In the wake of the August 2014 Mount Polley mine waste disaster in Canada which released roughly 24.4 million cubic meters of mine waste into the Fraser River watershed, a government-commissioned independent investigative panel determined that current global standard practice for mine waste disposal is fundamentally flawed and that future failures at other mines are simply a matter of time. To date, U.S. regulators have taken no action to assess the risks posed by mines in the U.S.

“The most important finding of the Mount Polley investigation is that catastrophic mine waste dam failures can and will happen anywhere, unless we apply the lessons of Mount Polley and act to prevent them,” said Dr. David Chambers, president of the Center for Science in Public Participation. He continued, “Preventing these failures is critical to protecting the public from environmental and financial impacts, since there is no financial surety for catastrophic tailings dam accidents.”
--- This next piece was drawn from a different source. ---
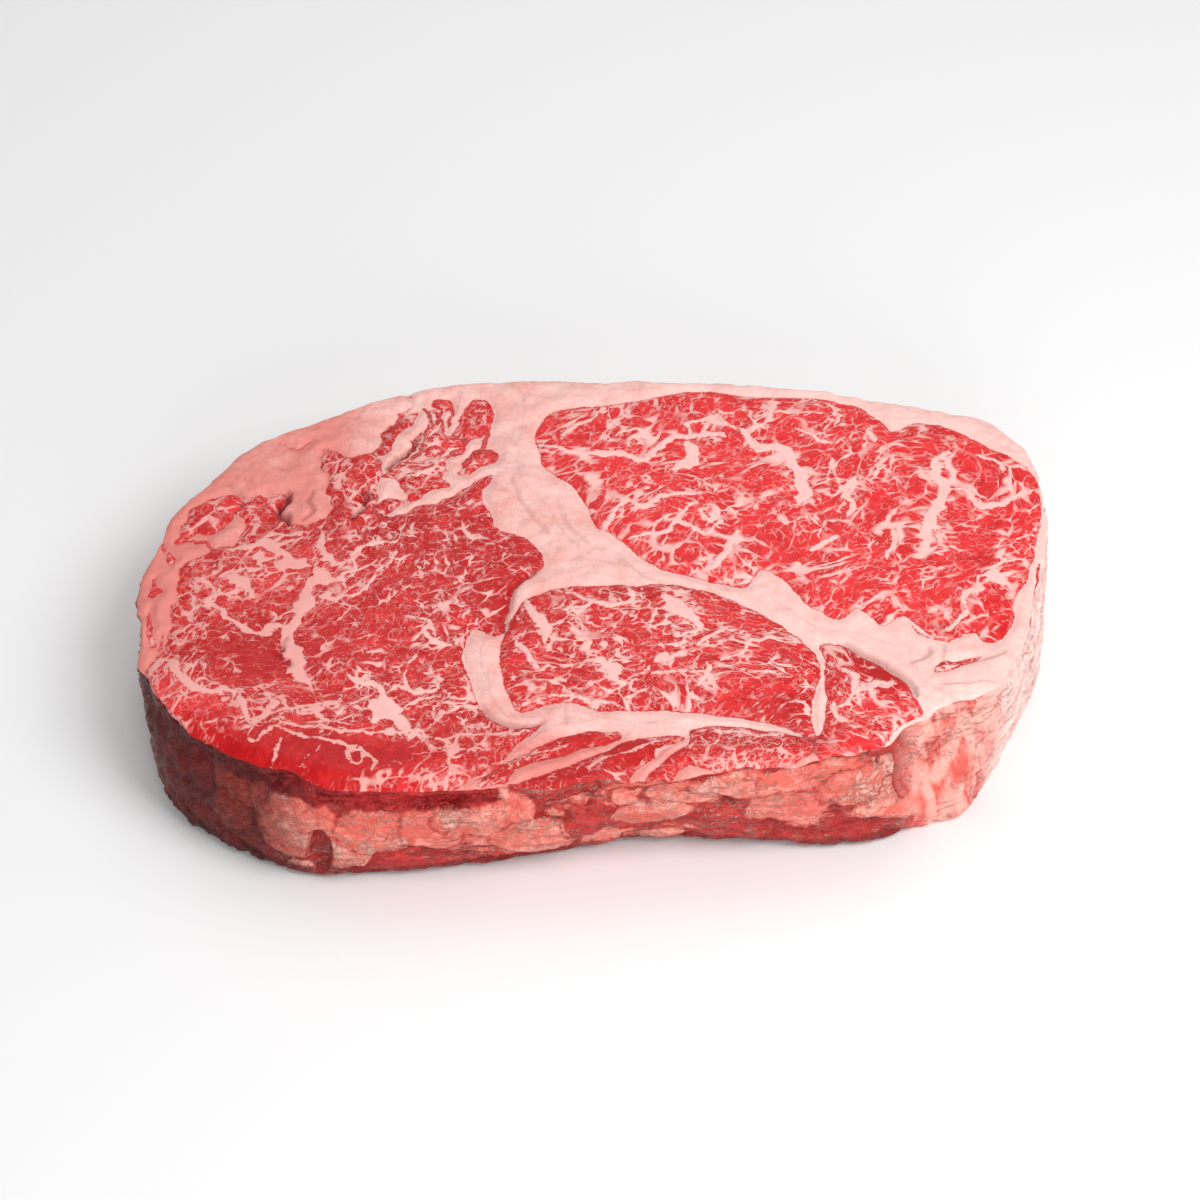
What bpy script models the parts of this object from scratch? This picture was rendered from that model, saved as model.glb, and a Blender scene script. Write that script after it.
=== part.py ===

“The best available science now warns that business as usual at modern mines means more mine waste catastrophes. That’s unacceptable,” said Jennifer Krill, Executive Director of Earthworks. “To protect clean water, communities and the environment, we need regulators in the United States to act on the lessons learned from the Mount Polley disaster.”

The government-commissioned, independent investigation into the Mount Polley dam failure concluded that the dam design was at fault, and predicted that an estimated 2 additional tailings dam failures could occur every 10 years in British Columbia if business continues as usual.

There are 839 tailings dams in the United States according the U.S Army Corps of Engineers. Mining companies worldwide use Knight-Piésold, the engineering firm that designed and built the tailings dam that failed at Mount Polley — including at the proposed Pebble copper-gold mine in the watershed of Alaska’s Bristol Bay.

Large tailings dams built to contain mining waste, among the largest structures in the world, must stand in perpetuity. Yet there is no federal agency in the U.S., nor global entity, responsible for oversight of tailings dam safety. The few tailings dam safety and construction requirements that exist were developed from those intended for water retention dams, not for mine tailings dams.